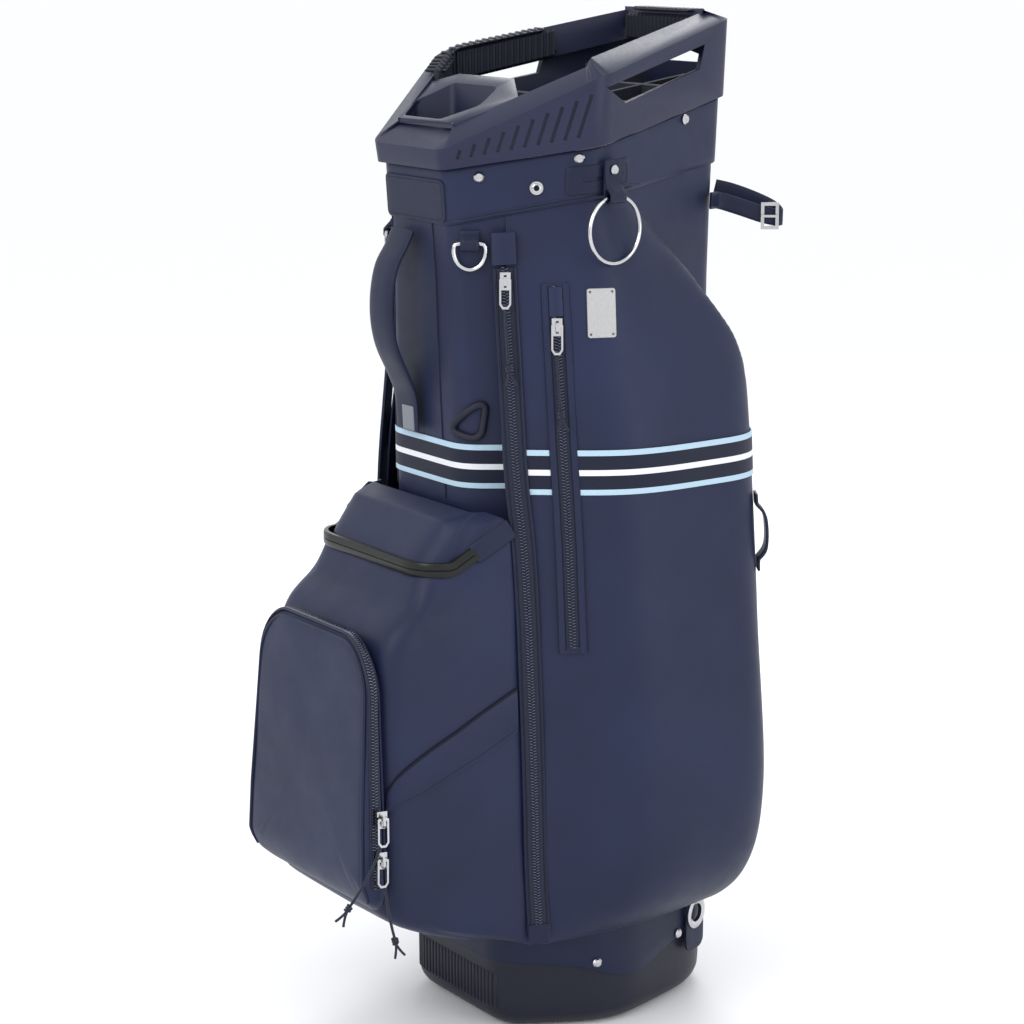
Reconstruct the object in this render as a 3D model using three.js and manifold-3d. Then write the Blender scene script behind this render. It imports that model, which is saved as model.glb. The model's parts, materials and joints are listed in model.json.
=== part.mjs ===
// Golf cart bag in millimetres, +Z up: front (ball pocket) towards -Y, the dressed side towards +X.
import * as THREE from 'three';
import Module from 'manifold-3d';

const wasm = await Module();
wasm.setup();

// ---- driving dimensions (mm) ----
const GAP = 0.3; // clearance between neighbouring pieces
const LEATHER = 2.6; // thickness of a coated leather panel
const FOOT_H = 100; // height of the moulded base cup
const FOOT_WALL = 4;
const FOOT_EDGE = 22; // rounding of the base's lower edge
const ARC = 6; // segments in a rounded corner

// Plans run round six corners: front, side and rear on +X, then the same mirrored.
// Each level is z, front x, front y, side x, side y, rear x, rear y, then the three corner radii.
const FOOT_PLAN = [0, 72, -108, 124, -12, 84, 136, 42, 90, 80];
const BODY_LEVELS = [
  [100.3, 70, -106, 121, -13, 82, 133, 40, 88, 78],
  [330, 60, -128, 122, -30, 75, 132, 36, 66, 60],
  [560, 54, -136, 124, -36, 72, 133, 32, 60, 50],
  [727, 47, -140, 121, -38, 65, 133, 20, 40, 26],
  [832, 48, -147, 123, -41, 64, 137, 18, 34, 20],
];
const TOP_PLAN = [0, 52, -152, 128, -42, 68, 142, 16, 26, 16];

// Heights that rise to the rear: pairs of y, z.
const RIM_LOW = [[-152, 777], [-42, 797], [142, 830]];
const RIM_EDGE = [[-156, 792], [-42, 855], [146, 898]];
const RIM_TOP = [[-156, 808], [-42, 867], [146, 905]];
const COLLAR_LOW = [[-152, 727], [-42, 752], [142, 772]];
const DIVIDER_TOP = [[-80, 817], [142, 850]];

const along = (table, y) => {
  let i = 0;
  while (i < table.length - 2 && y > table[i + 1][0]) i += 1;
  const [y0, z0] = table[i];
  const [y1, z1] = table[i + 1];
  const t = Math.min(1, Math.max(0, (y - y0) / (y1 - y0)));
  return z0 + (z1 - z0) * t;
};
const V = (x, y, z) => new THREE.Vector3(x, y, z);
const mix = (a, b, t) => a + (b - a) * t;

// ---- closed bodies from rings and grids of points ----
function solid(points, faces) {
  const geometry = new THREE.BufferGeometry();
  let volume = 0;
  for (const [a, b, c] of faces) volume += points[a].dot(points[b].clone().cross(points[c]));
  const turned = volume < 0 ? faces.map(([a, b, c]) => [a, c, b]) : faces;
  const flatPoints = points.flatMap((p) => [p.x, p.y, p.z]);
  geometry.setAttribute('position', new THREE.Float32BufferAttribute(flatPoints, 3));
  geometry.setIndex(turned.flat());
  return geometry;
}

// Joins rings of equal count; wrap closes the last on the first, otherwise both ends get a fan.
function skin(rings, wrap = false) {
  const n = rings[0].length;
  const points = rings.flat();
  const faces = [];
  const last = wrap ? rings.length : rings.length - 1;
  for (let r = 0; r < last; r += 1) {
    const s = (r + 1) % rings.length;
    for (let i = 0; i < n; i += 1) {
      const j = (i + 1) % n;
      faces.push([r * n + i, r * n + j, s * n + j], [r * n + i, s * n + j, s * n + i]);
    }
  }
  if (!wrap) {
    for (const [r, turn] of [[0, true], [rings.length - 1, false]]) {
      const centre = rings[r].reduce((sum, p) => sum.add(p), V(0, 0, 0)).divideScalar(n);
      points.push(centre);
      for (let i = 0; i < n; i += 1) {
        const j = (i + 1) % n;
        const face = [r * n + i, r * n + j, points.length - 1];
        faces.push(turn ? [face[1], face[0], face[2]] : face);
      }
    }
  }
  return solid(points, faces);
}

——

What this task involves → Set down the listing above in full, please, exactly as it appears.

Result →
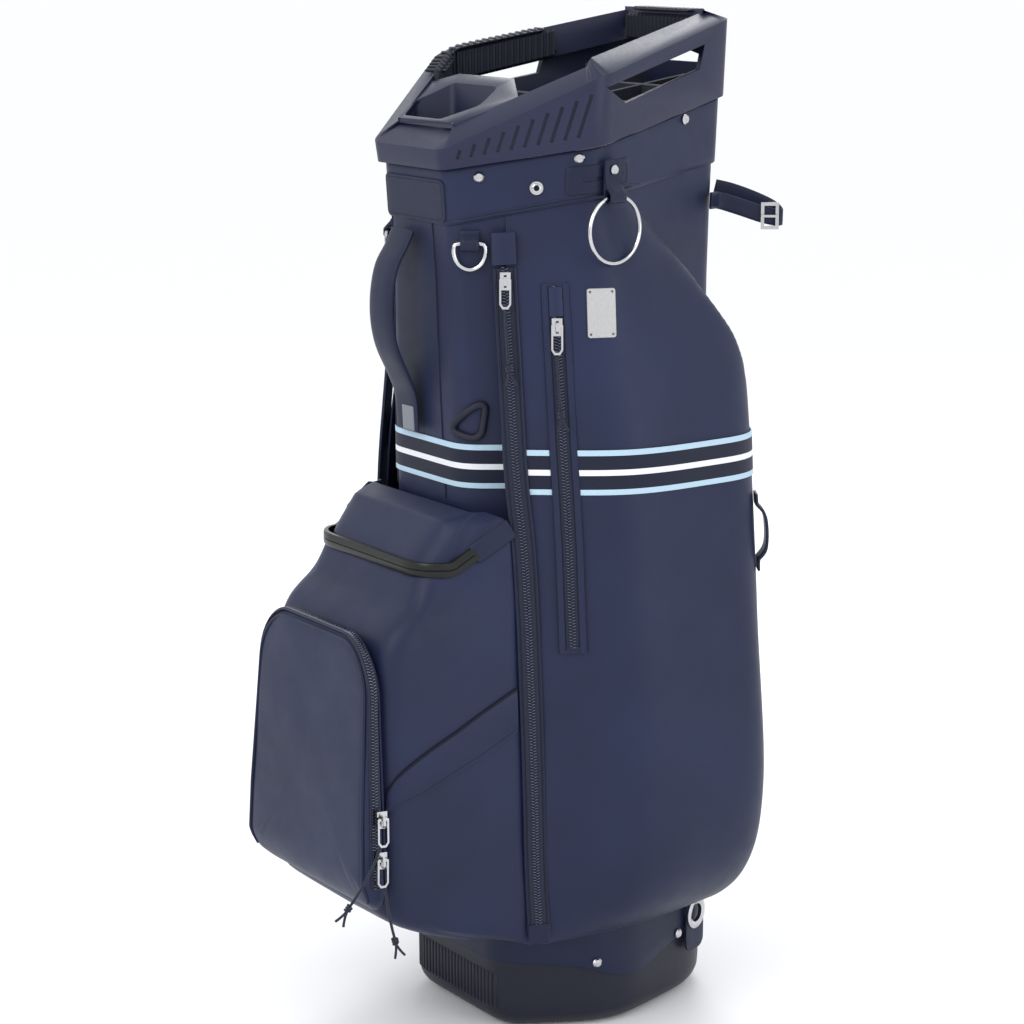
Reconstruct the object in this render as a 3D model using three.js and manifold-3d. Then write the Blender scene script behind this render. It imports that model, which is saved as model.glb. The model's parts, materials and joints are listed in model.json.
=== part.mjs ===
// Golf cart bag in millimetres, +Z up: front (ball pocket) towards -Y, the dressed side towards +X.
import * as THREE from 'three';
import Module from 'manifold-3d';

const wasm = await Module();
wasm.setup();

// ---- driving dimensions (mm) ----
const GAP = 0.3; // clearance between neighbouring pieces
const LEATHER = 2.6; // thickness of a coated leather panel
const FOOT_H = 100; // height of the moulded base cup
const FOOT_WALL = 4;
const FOOT_EDGE = 22; // rounding of the base's lower edge
const ARC = 6; // segments in a rounded corner

// Plans run round six corners: front, side and rear on +X, then the same mirrored.
// Each level is z, front x, front y, side x, side y, rear x, rear y, then the three corner radii.
const FOOT_PLAN = [0, 72, -108, 124, -12, 84, 136, 42, 90, 80];
const BODY_LEVELS = [
  [100.3, 70, -106, 121, -13, 82, 133, 40, 88, 78],
  [330, 60, -128, 122, -30, 75, 132, 36, 66, 60],
  [560, 54, -136, 124, -36, 72, 133, 32, 60, 50],
  [727, 47, -140, 121, -38, 65, 133, 20, 40, 26],
  [832, 48, -147, 123, -41, 64, 137, 18, 34, 20],
];
const TOP_PLAN = [0, 52, -152, 128, -42, 68, 142, 16, 26, 16];

// Heights that rise to the rear: pairs of y, z.
const RIM_LOW = [[-152, 777], [-42, 797], [142, 830]];
const RIM_EDGE = [[-156, 792], [-42, 855], [146, 898]];
const RIM_TOP = [[-156, 808], [-42, 867], [146, 905]];
const COLLAR_LOW = [[-152, 727], [-42, 752], [142, 772]];
const DIVIDER_TOP = [[-80, 817], [142, 850]];

const along = (table, y) => {
  let i = 0;
  while (i < table.length - 2 && y > table[i + 1][0]) i += 1;
  const [y0, z0] = table[i];
  const [y1, z1] = table[i + 1];
  const t = Math.min(1, Math.max(0, (y - y0) / (y1 - y0)));
  return z0 + (z1 - z0) * t;
};
const V = (x, y, z) => new THREE.Vector3(x, y, z);
const mix = (a, b, t) => a + (b - a) * t;

// ---- closed bodies from rings and grids of points ----
function solid(points, faces) {
  const geometry = new THREE.BufferGeometry();
  let volume = 0;
  for (const [a, b, c] of faces) volume += points[a].dot(points[b].clone().cross(points[c]));
  const turned = volume < 0 ? faces.map(([a, b, c]) => [a, c, b]) : faces;
  const flatPoints = points.flatMap((p) => [p.x, p.y, p.z]);
  geometry.setAttribute('position', new THREE.Float32BufferAttribute(flatPoints, 3));
  geometry.setIndex(turned.flat());
  return geometry;
}

// Joins rings of equal count; wrap closes the last on the first, otherwise both ends get a fan.
function skin(rings, wrap = false) {
  const n = rings[0].length;
  const points = rings.flat();
  const faces = [];
  const last = wrap ? rings.length : rings.length - 1;
  for (let r = 0; r < last; r += 1) {
    const s = (r + 1) % rings.length;
    for (let i = 0; i < n; i += 1) {
      const j = (i + 1) % n;
      faces.push([r * n + i, r * n + j, s * n + j], [r * n + i, s * n + j, s * n + i]);
    }
  }
  if (!wrap) {
    for (const [r, turn] of [[0, true], [rings.length - 1, false]]) {
      const centre = rings[r].reduce((sum, p) => sum.add(p), V(0, 0, 0)).divideScalar(n);
      points.push(centre);
      for (let i = 0; i < n; i += 1) {
        const j = (i + 1) % n;
        const face = [r * n + i, r * n + j, points.length - 1];
        faces.push(turn ? [face[1], face[0], face[2]] : face);
      }
    }
  }
  return solid(points, faces);
}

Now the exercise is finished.